* [Short task]: Reproduce, word for word, every line from the first one down to the line containing "const seat = 0.3;", and nothing else.

* [Raw data]:
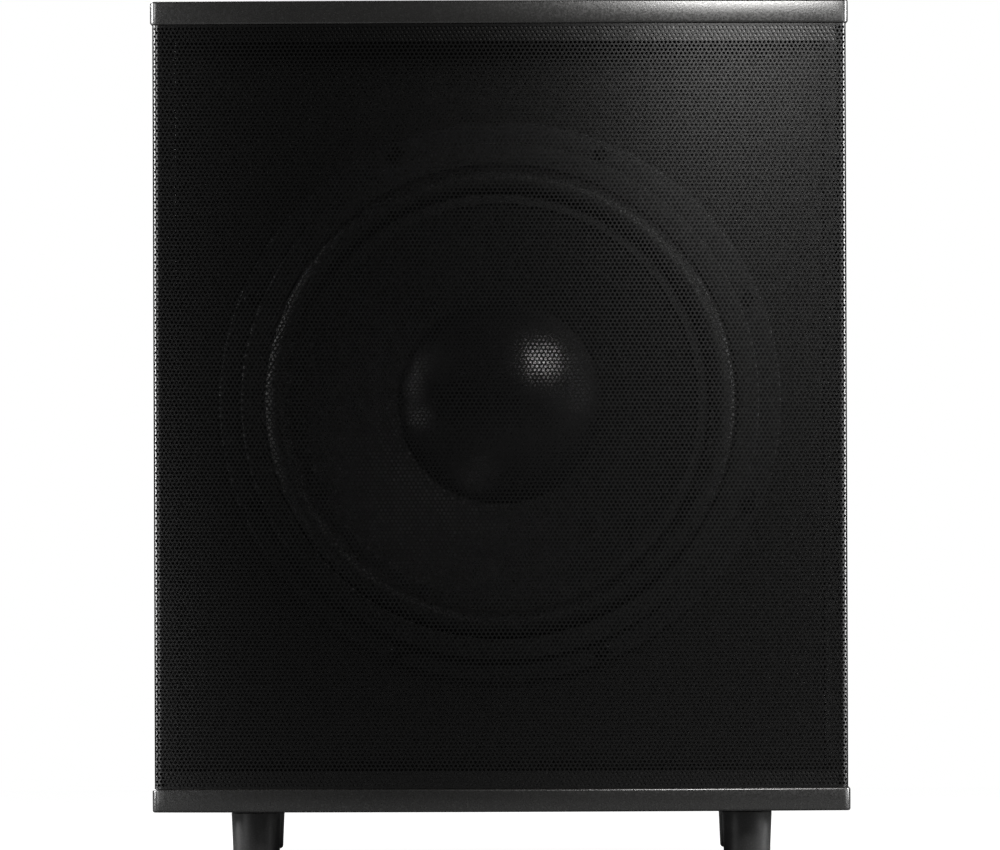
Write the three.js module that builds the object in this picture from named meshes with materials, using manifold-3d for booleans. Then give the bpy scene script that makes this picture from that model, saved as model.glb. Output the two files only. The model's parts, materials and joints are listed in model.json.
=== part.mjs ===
// Active subwoofer: sealed wooden cabinet, bowed steel grille, one large driver and a rear amplifier.
// Millimetres, +Z up, the grille faces -Y. The origin is on the floor under the middle of the cabinet.
import * as THREE from "three";
import { mergeVertices } from "three/addons/utils/BufferGeometryUtils.js";
import Module from "manifold-3d";

const wasm = await Module();
wasm.setup();

// ---- Driving dimensions ----

const seat = 0.3; // gap between two pieces that rest on each other

// Cabinet
const cabinetWidth = 479; // across the outer faces of the side panels
const cabinetDepth = 500; // front middle of the top panel to its back edge
const cabinetHeight = 560; // underside of the bottom panel to the top of the top panel
const plateThickness = 16; // top and bottom panels
const plateOverhang = 1.5; // how far they stand out past the sides and the grille
const plateCorner = 6; // radius of their upright corners
const plateRoundover = 1.5; // radius along their edges
const wallThickness = 16; // sides and rear panel
const rearLip = 20; // how far the top and bottom panels run past the rear panel
const baffleThickness = 22;
const baffleInset = 3; // baffle front behind the front edges of the sides
const braceThickness = 16;
const braceBar = 34; // width of the brace's bars
const waddingThickness = 25;
const waddingMargin = 14; // from the wadding to the panels around it

// Grille
const bowRadius = 821; // outside of the grille, seen from above
const grilleThickness = 1.2;
const grilleFlange = 22; // depth of the folded sides
const grilleBend = 3.5; // outside radius of the fold
const railHeight = 11.5;
const railDepth = 14;

// Feet
const footHeight = 30;
const footTopRadius = 17.2;
const footBottomRadius = 16;
const footEdge = 2.5; // radius of the bottom edge
const footSpacingX = 339;
const footSpacingY = 380;
const footBoreRadius = 6.5; // recess for the screw head
const footBoreDepth = 16;
const footScrewRadius = 2;
const footScrewGrip = 12; // thread in the bottom panel
const footScrewHead = 5; // radius
const footScrewHeadHeight = 3.5;

// Woofer, from the cone outwards; its axis runs front to back
const wooferLift = 3; // centre above the middle of the cabinet
const coneRadius = 144;
const coneDepth = 70;
const coneWall = 1.2;
const coneLip = 7; // flat rim that the surround is glued to
const rollWidth = 20;
const surroundWall = 1;
const landWidth = 15; // ring under the gasket
const boltLand = 15; // ring outside it, with the bolts
const frameThickness = 7;
const frameSkirt = 12; // straight wall behind the frame's rim
const gasketThickness = 5;
const flangeLap = 16.5; // frame that rests on the baffle
const cutoutClearance = 2.5;
const capRadius = 70;
const capHeight = 20;
const capWall = 1;
const coilRadius = 38.4; // outside of the former
const formerWall = 0.8;
const windingThickness = 1.2;
const windingHeight = 22;
const airGap = 1; // on each side of the moving coil
const spiderRadius = 87;
const spiderWall = 0.8;
const spiderWave = 2.5; // height of a corrugation
const spiderWaves = 2;
const shelfWidth = 11; // ring that the spider is glued to
const spiderDrop = 14; // from the cone's neck back to the spider's shelf
const hubDepth = 16; // from that shelf to the back of the frame
const hubFloor = 6;
const hubWall = 7; // frame outside the spider
const polePlateThickness = 10;
const polePlateRadius = 84;
const magnetRadius = 90;
const magnetGap = 5.1; // magnet's bore around the winding
const magnetThickness = 25;
const backPlateThickness = 12;
const ventRadius = 9;
const windowCount = 6; // openings between the frame's legs
const windowAngle = 40; // degrees
const windowMargin = 6; // from a window to the hub and to the rim
const wooferBolts = 8;
const boltRadius = 2.5;
const boltHeadRadius = 4.4;
const boltHeadHeight = 4.5;
const boltTail = 3; // bolt behind the baffle
const terminalWidth = 28;
const terminalHeight = 12;
const leadRadius = 2.5;
const leadSag = 12;
const glandClearance = 1; // around the lead where it enters the chamber

// Amplifier; its own origin is the middle of its plate
const ampLift = 200; // middle of the plate above the underside of the cabinet
const ampWidth = 300;
const ampHeight = 250;
const ampThickness = 3;
const ampLap = 15; // plate over the edge of the cut-out
const chamberWall = 4;
const chamberDepth = 84;
const chamberLap = 10; // chamber flange past the cut-out
const heatsinkWidth = 128;
const heatsinkHeight = 210;
const heatsinkBase = 4;
const heatsinkDepth = 14;
const finCount = 13;
const finThickness = 2.4;
const heatsinkX = -74;
const boardStandoff = 32;
const boardWidth = 118;
const boardHeight = 90;
const boardThickness = 2;
const standoffRadius = 3;
const standoffInset = 8;
const capacitorRadius = 11;
const capacitorHeight = 26;
const capacitorX = 26; // each side of the board's middle
const capacitorInset = 30; // below the board's top edge
const transformerRadius = 42;
const transformerBore = 14;
const transformerHeight = 34;
const transformerEdge = 6; // radius of its outer edges
const transformerZ = -52;
const clampRadius = 3;
const clampHead = 5; // radius of the bolt's head
const clampHeadHeight = 4;
const clampWasher = 24; // radius
const clampWasherThickness = 2;
const controlNearX = 40;
const controlFarX = 98;
const knobZ = 85;
const signalZ = 32;
const mainsZ = -72;
const knobRadius = 10;
const knobHeight = 12;
const knobBore = 8;
const knobTaper = 0.8;
const knobEdge = 1.2;
const pointerWidth = 1.4;
const pointerHeight = 0.8;
const knobClearance = 0.8; // knob above the plate
const shaftRadius = 3;
const shaftClearance = 0.35;
const bushingRadius = 4.6;
const potSize = 17;
const potDepth = 9;
const phaseTravel = 4;
const phaseTab = 4;
const phaseTabHeight = 3.2;
const phaseTabReach = 3.5; // tab past the plate
const phaseBodyLength = 20;
const phaseBodyDepth = 8;
const slideClearance = 0.4;
const jackSpacing = 24;
const jackRadius = 4.2;
const jackReach = 9;
const jackBore = 1.7;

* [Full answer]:
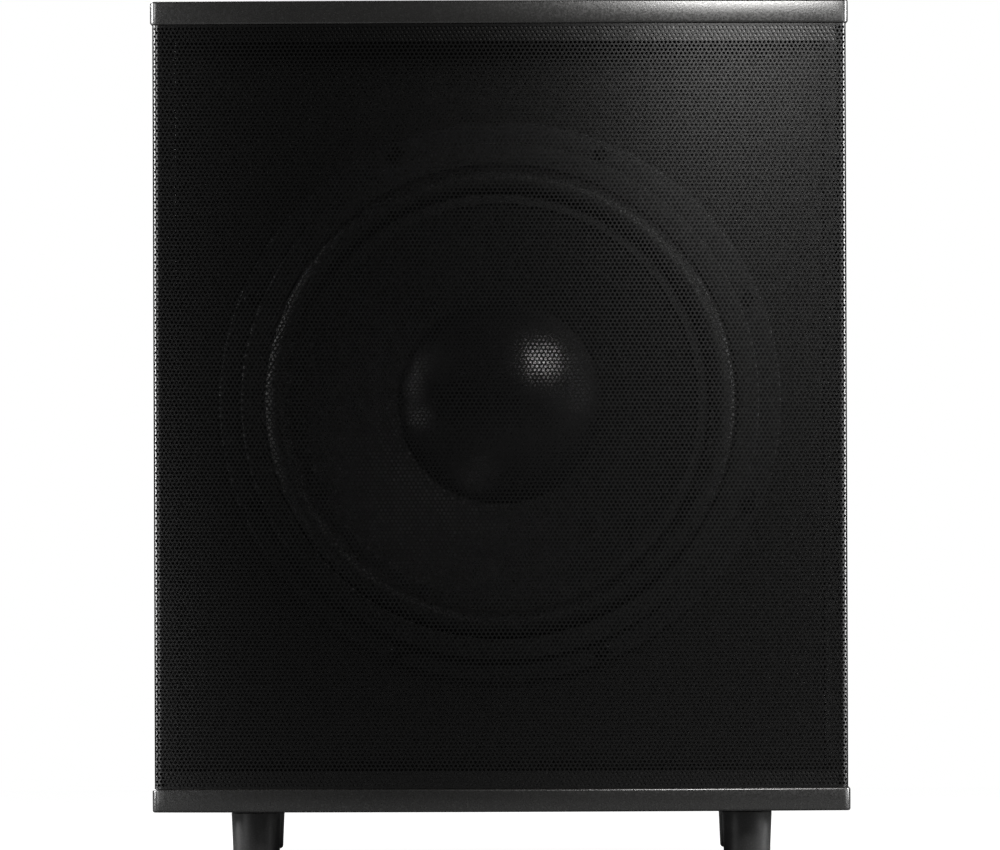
Write the three.js module that builds the object in this picture from named meshes with materials, using manifold-3d for booleans. Then give the bpy scene script that makes this picture from that model, saved as model.glb. Output the two files only. The model's parts, materials and joints are listed in model.json.
=== part.mjs ===
// Active subwoofer: sealed wooden cabinet, bowed steel grille, one large driver and a rear amplifier.
// Millimetres, +Z up, the grille faces -Y. The origin is on the floor under the middle of the cabinet.
import * as THREE from "three";
import { mergeVertices } from "three/addons/utils/BufferGeometryUtils.js";
import Module from "manifold-3d";

const wasm = await Module();
wasm.setup();

// ---- Driving dimensions ----

const seat = 0.3; // gap between two pieces that rest on each other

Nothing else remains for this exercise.